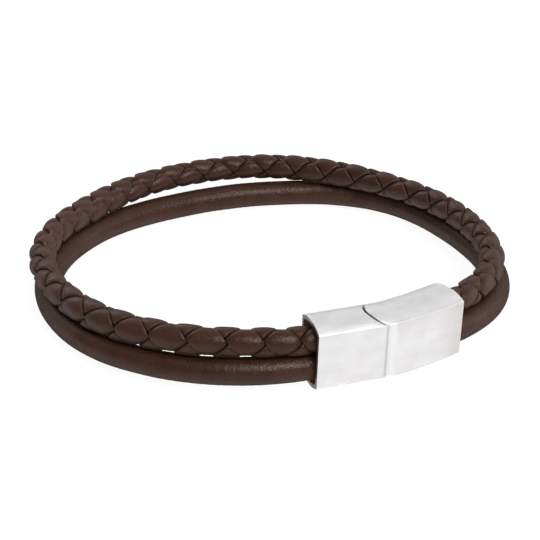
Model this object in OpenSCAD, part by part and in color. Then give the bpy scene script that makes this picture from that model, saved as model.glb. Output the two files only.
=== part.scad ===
// A bracelet of two round leather strands, one braided and one smooth, held one above the other in
// a two-part steel clasp. It lies on its side, with the wrist's axis upright along Z and the clasp
// at the front right. Millimetres, origin at the middle of the underside.

/* [Strands] */
// Diameter of each leather strand
strand_d = 4.2; // [4:0.1:4.3]
// Clear space between the two strands
strand_gap = 0.1; // [0.05:0.05:0.2]

/* [Braid] */
// Length of braid in which one strip goes round once
braid_pitch = 10.6; // [10:0.1:11.5]
// Thickness of the leather strips at their middle
strip_t = 0.6; // [0.4:0.05:0.6]
// How far a strip rises and dips as it goes over and under
weave_lift = 0.48; // [0.46:0.01:0.5]
// How far the edges of crossing strips give way, as a share of a crossing
edge_give = 0.09; // [0.06:0.01:0.15]
// Clear space between neighbouring strips, as a share of a crossing
edge_gap = 0.05; // [0.04:0.01:0.08]
// Angle of the row of crests on the outer side, up from level
crest_turn = 30; // [0:5:45]
// Place of the first crossing along the braid
first_crossing = 4.8; // [0:0.1:5.3]

/* [Clasp] */
// Thickness of the clasp, from the wrist outward
clasp_w = 6.8; // [6.6:0.1:7.4]
// Height of the clasp's outer face
side_h = 8.9; // [8.6:0.1:9.4]
// How far the top and the underside bulge above the edges of the outer face
crown_rise = 1; // [0.7:0.1:1.2]
// Width of the flat strip along the middle of the underside that the clasp stands on
land_w = 1.6; // [1:0.1:2.4]
// Wall of the two sleeves
clasp_wall = 0.7; // [0.6:0.05:0.8]
// Length of the socket, the half on the left, along its outer face
socket_l = 10.9; // [10.5:0.1:11.5]
// Straight stretch of the plug next to the seam
plug_straight = 1.4; // [1:0.1:2]
// Angle through which the plug bends
plug_bend = 10.3; // [9:0.1:11]
// Radius of that bend, along the outer face
plug_bend_r = 71; // [68:1:74]
// Radius of the plug's round nose
nose_r = 3.8; // [3.7:0.05:3.9]
// Gap between nose and socket at their middle
nose_gap = 0.25; // [0.2:0.05:0.4]

/* [Hidden] */
leather = "#3a2620";
steel = "#c9c7c4";
tiny = 0.01;
round_fn = 96;

// Heights: the clasp stands on the ground, the strands leave its middle and sink until the smooth
// one rests on the ground at the far side.
crown_r = (pow(clasp_w / 2, 2) + pow(crown_rise, 2)) / (2 * crown_rise);
land_cut = crown_r - sqrt(pow(crown_r, 2) - pow(land_w / 2, 2));
clasp_h = side_h + 2 * crown_rise - 2 * land_cut;
strand_r = strand_d / 2;
strand_offset = (strand_d + strand_gap) / 2;
smooth_z = clasp_h / 2 - strand_offset;
braid_z = clasp_h / 2 + strand_offset;
sink = smooth_z - strand_r;

// Places in plan, from the middle of the loop: the outer end of the seam, the way the straight
// part of the clasp points, and the shift that brings the middle of the outline to the origin.
seam_at = [17.6, -23.6];
socket_turn = 21.2;
plug_turn = 30;
clasp_azimuth = -52;
centre_shift = [-0.15, -4.88];

// Plan of the strands: the angle round the loop, and how far out the middle of each strand lies.
// The first row lies inside the plug and the last one inside the socket.
AZIMUTH = 0;
BRAID_OUT = 1;
SMOOTH_OUT = 2;
plan = [
    [-39, 27.7, 27.7],
    [-26, 29.7, 30.4],
    [0, 34.9, 36.3],
    [30, 36.3, 37.5],
    [60, 35.7, 37.8],
    [90, 36.4, 34.2],
    [120, 35.7, 33.0],
    [150, 35.8, 34.4],
    [180, 36.3, 35.4],
    [210, 32.7, 33.4],
    [240, 27.9, 29.2],
    [262, 25.5, 26.8],
    [284, 25.1, 25.4],
    [294, 25.1, 25.1]
];
last_row = len(plan) - 1;
start_azimuth = -36;
end_azimuth = 293;

// A smooth curve through the rows of the plan
function slope(column, i) =
    let(a = plan[max(i - 1, 0)], b = plan[min(i + 1, last_row)])
    (b[column] - a[column]) / (b[AZIMUTH] - a[AZIMUTH]);
function row_before(azimuth) =
    max([for (i = [0:last_row - 1]) plan[i][AZIMUTH] <= azimuth ? i : 0]);
function out_at(column, azimuth) =
    let(
        i = row_before(azimuth),
        span = plan[i + 1][AZIMUTH] - plan[i][AZIMUTH],
        t = (azimuth - plan[i][AZIMUTH]) / span
    )
    (2 * pow(t, 3) - 3 * pow(t, 2) + 1) * plan[i][column]
    + (pow(t, 3) - 2 * pow(t, 2) + t) * span * slope(column, i)
    + (3 * pow(t, 2) - 2 * pow(t, 3)) * plan[i + 1][column]
    + (pow(t, 3) - pow(t, 2)) * span * slope(column, i + 1);
function centre_at(column, level, azimuth) =
    let(out = out_at(column, azimuth))
    [
        out * cos(azimuth) + centre_shift.x,
        out * sin(azimuth) + centre_shift.y,
        level - sink * (1 - cos(azimuth - clasp_azimuth)) / 2
    ];

// The length along a strand at each azimuth, and the strand's middle, outward and upward
// directions at a length
azimuth_steps = 166;
chord = 0.5;
function azimuth_of(i) = start_azimuth + (end_azimuth - start_azimuth) * i / azimuth_steps;
function lengths(column, level) = [
    for (
        i = 0, run = 0, here = centre_at(column, level, azimuth_of(0));
        i <= azimuth_steps;
        i = i + 1,
        next = centre_at(column, level, azimuth_of(i)),
        run = run + norm(next - here),
        here = next
    ) [run, azimuth_of(i)]
];
function unit(v) = v / norm(v);
function frame_at(column, level, table, run) =
    let(
        azimuth = lookup(run, table),
        before = centre_at(column, level, azimuth - chord),
        after = centre_at(column, level, azimuth + chord),
        along = unit(after - before),
        outward = unit([along.y, -along.x, 0])
    )
    [centre_at(column, level, azimuth), outward, cross(outward, along)];
function on_frame(frame, angle, radius) =
    frame[0] + radius * (cos(angle) * frame[1] + sin(angle) * frame[2]);
braid_lengths = lengths(BRAID_OUT, braid_z);
smooth_lengths = lengths(SMOOTH_OUT, smooth_z);
braid_l = braid_lengths[azimuth_steps][0];
smooth_l = smooth_lengths[azimuth_steps][0];

// A closed solid through a list of rings, each with the same number of points. The four corners
// between two rings and two sides are split into triangles along one diagonal or the other: the
// one that climbs with the rings where lean is 1, and the other one where it is 0.
module swept(rings, lean) {
    sides = len(rings[0]);
    last = len(rings) - 1;
    corner = function (k, i) k * sides + i % sides;
    polyhedron(
        points = [for (ring = rings) for (point = ring) point],
        faces = concat(
            [[for (i = [0:sides - 1]) i]],
            [for (k = [0:last - 1]) for (i = [0:sides - 1])
                [corner(k, i), corner(k + 1, i + lean), corner(k, i + 1)]],
            [for (k = [0:last - 1]) for (i = [0:sides - 1])
                [corner(k, i + 1 - lean), corner(k + 1, i), corner(k + 1, i + 1)]],
            [[for (i = [sides - 1:-1:0]) corner(last, i)]]
        )
    );
}

// Smooth strand
smooth_sides = 12;
smooth_rings = 78;
module smooth_cord() {
    rings = [
        for (k = [0:smooth_rings])
        let(frame = frame_at(SMOOTH_OUT, smooth_z, smooth_lengths, smooth_l * k / smooth_rings))
        [for (i = [0:smooth_sides - 1]) on_frame(frame, -360 * i / smooth_sides, strand_r)]
    ];
    color(leather) swept(rings, 1);
}

// Braid. Strips 1 and 2 climb round the strand one way and 3 and 4 the other. A crossing is a
// quarter of the pitch long and a quarter turn wide, and a strip is over at every second one.
// Along a strip, place counts crossings and across is measured in crossings too.
crossing_l = braid_pitch / 4;
braid_mid_r = strand_r - weave_lift - strip_t / 2;
strip_w = 1 - edge_give - edge_gap;
lift_sharpness = 0.5;
first_place = 0.5 - first_crossing / crossing_l;
last_place = (braid_l - first_crossing) / crossing_l - 0.5;

// Offsets of the points of a strip's section: across it, and outward from its middle
ACROSS = 0;
OUTWARD = 1;
shoulder = 0.28;
strip_section = [
    [-0.5 * strip_w, 0],
    [0, -0.5 * strip_t],
    [0.5 * strip_w, 0],
    [shoulder * strip_w, 0.5 * strip_t],
    [-shoulder * strip_w, 0.5 * strip_t]
];
// Places of a strip's rings within one crossing, and the least distance of a ring from either end
ring_places = [-0.36, 0, 0.36, 0.5];
end_clear = 0.05;

function lift_at(place) =
    let(c = cos(180 * place))
    weave_lift * c * sqrt(1 + pow(lift_sharpness, 2)) / sqrt(pow(c, 2) + pow(lift_sharpness, 2));
function strip_point(way, number, place, offset) =
    let(
        across = offset[ACROSS] + edge_give / 2 * sin(180 * place),
        run = first_crossing + crossing_l * (place - way * across),
        angle = crest_turn + 90 * (2 * number + way * place + across),
        radius = braid_mid_r - way * lift_at(place) + offset[OUTWARD]
    )
    on_frame(frame_at(BRAID_OUT, braid_z, braid_lengths, run), angle, radius);
module braid_strip(way, number) {
    places = concat(
        [first_place],
        [
            for (crossing = [ceil(first_place):floor(last_place)])
            for (step = ring_places)
            let(place = crossing + step)
            if (place > first_place + end_clear && place < last_place - end_clear)
            place
        ],
        [last_place]
    );
    rings = [
        for (place = places)
        [for (offset = strip_section) strip_point(way, number, place, offset)]
    ];
    color(leather) swept(rings, way > 0 ? 1 : 0);
}

// Section of the clasp, from its outer face at x = 0 inward, made smaller all round by inset
module clasp_section(inset) {
    bulge_y = clasp_h / 2 + land_cut - crown_r;
    translate([clasp_w / 2, clasp_h / 2])
    intersection() {
        square([clasp_w - 2 * inset, clasp_h - 2 * inset], center = true);
        translate([0, bulge_y]) circle(r = crown_r - inset, $fn = round_fn);
        translate([0, -bulge_y]) circle(r = crown_r - inset, $fn = round_fn);
    }
}

// A straight run of the section along X
module clasp_run(from, to, inset) {
    translate([from, 0, 0])
    rotate([90, 0, 90])
    linear_extrude(height = to - from)
    clasp_section(inset);
}

// The bent run of the section, which turns about a centre on the wrist's side. It starts at the
// end of the straight stretch, and covers the bend from one angle to another.
module clasp_bend(from, to, inset) {
    translate([plug_straight, 0, 0])
    rotate(plug_turn - socket_turn)
    translate([0, plug_bend_r, 0])
    rotate(from - 90)
    rotate_extrude(angle = to - from, $fn = 360)
    translate([plug_bend_r, 0])
    mirror([1, 0])
    clasp_section(inset);
}

// The frame of the clasp: X along its straight part, Y toward the wrist
module in_clasp_frame() {
    translate([seam_at.x + centre_shift.x, seam_at.y + centre_shift.y, 0])
    rotate(socket_turn)
    children();
}

// Round nose of the plug and the seat for it, with a tongue and its slot hidden inside
nose_x = plug_straight + 0.1;
nose_y = 3.5;
nose_end = 0.6;
seat_r = 3.7;
seat_x = nose_x - nose_r - nose_gap + seat_r;
tongue_reach = 2.4;
tongue_w = 3.6;
tongue_h = 6;
tongue_root = 1.5;
tongue_gap = 0.15;
pocket_in_socket = 4.2;
pocket_in_plug = 6.8;
pocket_turn = pocket_in_plug / plug_bend_r * 180 / PI;
notch_w = 1;
notch_deep = 0.4;
notch_x = -1.1;

module upright_cylinder(x, r) {
    translate([x, nose_y, -1])
    cylinder(r = r, h = clasp_h + 2, $fn = round_fn);
}
module tongue(reach, gap) {
    translate([seat_x - seat_r - reach, nose_y - tongue_w / 2 - gap, clasp_h / 2 - tongue_h / 2 - gap])
    cube([reach + tongue_root, tongue_w + 2 * gap, tongue_h + 2 * gap]);
}

module clasp_socket() {
    color(steel) in_clasp_frame()
    difference() {
        clasp_run(-socket_l, 0, 0);
        clasp_run(-socket_l - 1, -socket_l + pocket_in_socket, clasp_wall);
        upright_cylinder(seat_x, seat_r);
        tongue(tongue_reach + tongue_gap, tongue_gap);
        translate([notch_x, clasp_w - notch_deep, -1])
        cube([notch_w, notch_deep + 1, clasp_h + 2]);
    }
}

module clasp_plug() {
    color(steel) in_clasp_frame()
    union() {
        difference() {
            union() {
                intersection() {
                    clasp_run(-nose_r, nose_x, 0);
                    upright_cylinder(nose_x, nose_r);
                }
                clasp_run(nose_end, plug_straight + tiny, 0);
                clasp_bend(0, plug_bend, 0);
            }
            clasp_bend(plug_bend - pocket_turn, plug_bend + 1, clasp_wall);
        }
        tongue(tongue_reach, 0);
    }
}

clasp_socket();
clasp_plug();
smooth_cord();
braid_strip(1, 0);  // braid_strip_1
braid_strip(1, 1);  // braid_strip_2
braid_strip(-1, 0);  // braid_strip_3
braid_strip(-1, 1);  // braid_strip_4
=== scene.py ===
import bpy
import numpy as np
from mathutils import Matrix


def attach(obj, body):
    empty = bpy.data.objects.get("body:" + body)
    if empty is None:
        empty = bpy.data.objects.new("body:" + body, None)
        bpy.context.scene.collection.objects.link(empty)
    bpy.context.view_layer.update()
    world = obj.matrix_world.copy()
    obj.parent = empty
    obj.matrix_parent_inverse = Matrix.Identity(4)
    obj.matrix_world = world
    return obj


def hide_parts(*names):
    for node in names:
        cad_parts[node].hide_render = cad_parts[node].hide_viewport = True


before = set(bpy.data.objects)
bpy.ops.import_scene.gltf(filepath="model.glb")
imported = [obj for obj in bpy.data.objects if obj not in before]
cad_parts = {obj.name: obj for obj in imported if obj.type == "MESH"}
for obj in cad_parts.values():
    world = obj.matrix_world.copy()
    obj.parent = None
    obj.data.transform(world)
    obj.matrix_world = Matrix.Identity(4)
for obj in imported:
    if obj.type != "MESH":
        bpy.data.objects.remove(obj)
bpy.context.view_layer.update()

# A bracelet of two round leather strands, one braided and one smooth, in a two-part steel clasp.
# Lengths are in millimetres, and MM turns them into metres for Blender's meshes, bumps, lights and
# places.
MM = 0.001

# Sizes that the scene shares with the CAD model
STRAND_R = 2.1
STRAND_GAP = 0.1
CLASP_W = 6.8
SIDE_H = 8.9
CROWN_RISE = 1.0
LAND_W = 1.6
CLASP_WALL = 0.7
SOCKET_L = 10.9
PLUG_STRAIGHT = 1.4
PLUG_BEND_R = 71.0
PLUG_BEND = np.radians(10.3)
SOCKET_TURN = np.radians(21.2)
PLUG_TURN = np.radians(30.0)
SEAM_AT = np.array([17.6, -23.6])
CENTRE_SHIFT = np.array([-0.15, -4.88])
CLASP_AZIMUTH = -52.0
NOSE_R = 3.8
NOSE_Y = 3.5

# The seam is a little wider than in the CAD model: how far past the plug's straight stretch the
# middle of the nose lies, the gap at the middle of the seam, and the radius of the seat
NOSE_BEYOND = 0.35
NOSE_GAP = 0.42
SEAT_R = 3.64
NOSE_X = PLUG_STRAIGHT + NOSE_BEYOND
SEAT_X = NOSE_X - NOSE_R - NOSE_GAP + SEAT_R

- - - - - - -

▶ **Exercise prompt**
Give again only the lines from the one bearing "clasp_socket();" through the one bearing "cad_parts[node].hide_render = cad_parts[node].hide_viewport", exactly as they stand.

▶ **Response**
clasp_socket();
clasp_plug();
smooth_cord();
braid_strip(1, 0);  // braid_strip_1
braid_strip(1, 1);  // braid_strip_2
braid_strip(-1, 0);  // braid_strip_3
braid_strip(-1, 1);  // braid_strip_4
=== scene.py ===
import bpy
import numpy as np
from mathutils import Matrix


def attach(obj, body):
    empty = bpy.data.objects.get("body:" + body)
    if empty is None:
        empty = bpy.data.objects.new("body:" + body, None)
        bpy.context.scene.collection.objects.link(empty)
    bpy.context.view_layer.update()
    world = obj.matrix_world.copy()
    obj.parent = empty
    obj.matrix_parent_inverse = Matrix.Identity(4)
    obj.matrix_world = world
    return obj


def hide_parts(*names):
    for node in names:
        cad_parts[node].hide_render = cad_parts[node].hide_viewport = True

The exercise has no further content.